Your instructions:
Print the lines of the data, starting with the first, up to and including the line where "OPENING_EDGE_FILLET = 0.25" appears.

____

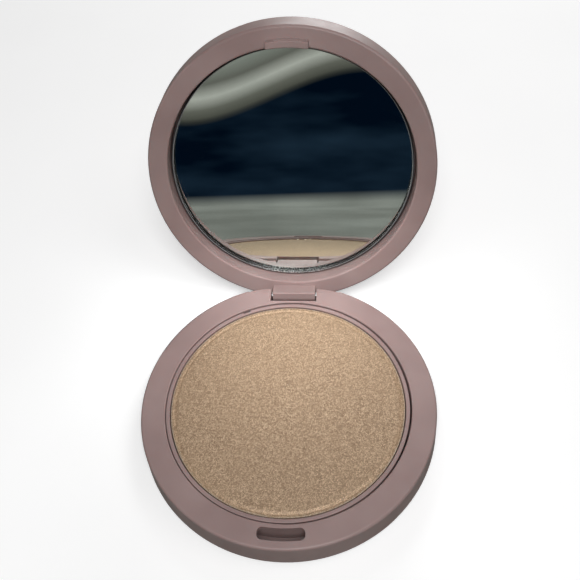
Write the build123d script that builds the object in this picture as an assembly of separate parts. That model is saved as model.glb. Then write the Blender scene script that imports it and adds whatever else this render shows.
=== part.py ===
from build123d import *
import math
import os

# Round pressed-powder compact with a hinged mirror lid, in millimetres.
# Frame: origin at the centre of the face that the compact rests on, +Z up,
# +Y towards the hinge, +X to the right as the user sees it.
# The lid is drawn closed, then turned open about the hinge axis.

# ---- driving dimensions -------------------------------------------------
BASE_RADIUS = 37.0            # at the rim, where base and lid meet
BASE_FLARE = 0.45             # the side wall leans out by this much towards the underside
LID_RADIUS = 37.6
LID_FLARE = 0.5
SHELL_HEIGHT = 8.4            # base shell, without the foot
LID_HEIGHT = 8.9
FOOT_HEIGHT = 0.8             # the bottom cover's foot stands this far below the shell
RIM_EDGE_FILLET = 0.65
BASE_BOTTOM_FILLET = 1.4
LID_TOP_FILLET = 2.0
CLOSED_GAP = 0.15             # between the two rims when the lid is shut
OPEN_ANGLE = 113.0            # lid against its stop, in degrees from shut

RIM_TOP = FOOT_HEIGHT + SHELL_HEIGHT
LID_PLANE = RIM_TOP + CLOSED_GAP

PAST = 5.0                    # cutting blocks run this far past what they cut
REACH = 0.1                   # tolerance when an edge is picked by its place

# base shell
TOP_PLATE = 1.5
WALL_INNER_RADIUS = 35.1
OPENING_RADIUS = 30.9
SKIRT_THICKNESS = 0.8
OPENING_EDGE_FILLET = 0.25

# hinge
HINGE_Y = 35.2
HINGE_DROP = 2.6              # hinge axis below the rim
HINGE_Z = RIM_TOP - HINGE_DROP
EAR_RADIUS = 1.8
SHOULDER_Y = 34.72            # flat back of the rim, cut away so that the lid can turn
EAR_HALF_WIDTH = 12.6
NOTCH_HALF_WIDTH = 6.3
NOTCH_FRONT_Y = 31.4
NOTCH_DEPTH = 6.25
NOTCH_CORNER_FILLET = 0.3
KNUCKLE_HALF_WIDTH = 5.85
KNUCKLE_RADIUS = 1.6
KNUCKLE_CORNER_FILLET = 0.3
PIN_RADIUS = 0.75
PIN_RUNNING_CLEARANCE = 0.05
PIN_INNER_X = 1.8
PIN_OUTER_X = 10.9
PIN_END_CHAMFER = 0.12

# snap hook and its slot, both bent around the compact's axis
SLOT_INNER_RADIUS = 31.95
SLOT_OUTER_RADIUS = 34.9
SLOT_HALF_LENGTH = 5.55
SLOT_END_FILLET = 1.2
HOOK_INNER_RADIUS = 32.9
HOOK_OUTER_RADIUS = 34.5
HOOK_HALF_LENGTH = 5.15
HOOK_LENGTH = 3.1
HOOK_CORNER_FILLET = 0.3
HOOK_TIP_CHAMFER = 0.15
SNAP_RIB_HALF_LENGTH = 3.0
SNAP_RIB_PROUD = 0.2
SNAP_RIB_ROOT = 0.5           # the rib starts this far inside the hook
SNAP_RIB_HEIGHT = 1.4
SNAP_RIB_FROM_TIP = 0.8
SNAP_RIB_END_FILLET = 0.15

# bottom cover and label
COVER_THICKNESS = 1.2
COVER_RADIUS = 35.6
COVER_GAP = 0.1
FOOT_RADIUS = 33.0
FOOT_FILLET = 0.5
LABEL_RADIUS = 22.0
LABEL_GAP = 0.2
LABEL_THICKNESS = 0.12        # flush with the foot's face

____

Answer below:
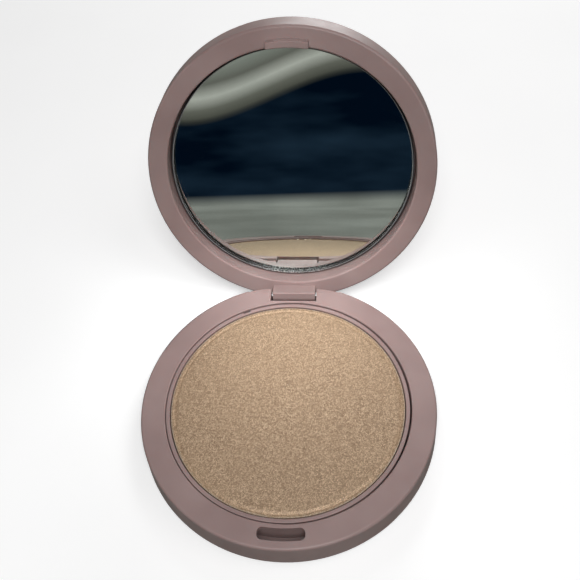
Write the build123d script that builds the object in this picture as an assembly of separate parts. That model is saved as model.glb. Then write the Blender scene script that imports it and adds whatever else this render shows.
=== part.py ===
from build123d import *
import math
import os

# Round pressed-powder compact with a hinged mirror lid, in millimetres.
# Frame: origin at the centre of the face that the compact rests on, +Z up,
# +Y towards the hinge, +X to the right as the user sees it.
# The lid is drawn closed, then turned open about the hinge axis.

# ---- driving dimensions -------------------------------------------------
BASE_RADIUS = 37.0            # at the rim, where base and lid meet
BASE_FLARE = 0.45             # the side wall leans out by this much towards the underside
LID_RADIUS = 37.6
LID_FLARE = 0.5
SHELL_HEIGHT = 8.4            # base shell, without the foot
LID_HEIGHT = 8.9
FOOT_HEIGHT = 0.8             # the bottom cover's foot stands this far below the shell
RIM_EDGE_FILLET = 0.65
BASE_BOTTOM_FILLET = 1.4
LID_TOP_FILLET = 2.0
CLOSED_GAP = 0.15             # between the two rims when the lid is shut
OPEN_ANGLE = 113.0            # lid against its stop, in degrees from shut

RIM_TOP = FOOT_HEIGHT + SHELL_HEIGHT
LID_PLANE = RIM_TOP + CLOSED_GAP

PAST = 5.0                    # cutting blocks run this far past what they cut
REACH = 0.1                   # tolerance when an edge is picked by its place

# base shell
TOP_PLATE = 1.5
WALL_INNER_RADIUS = 35.1
OPENING_RADIUS = 30.9
SKIRT_THICKNESS = 0.8
OPENING_EDGE_FILLET = 0.25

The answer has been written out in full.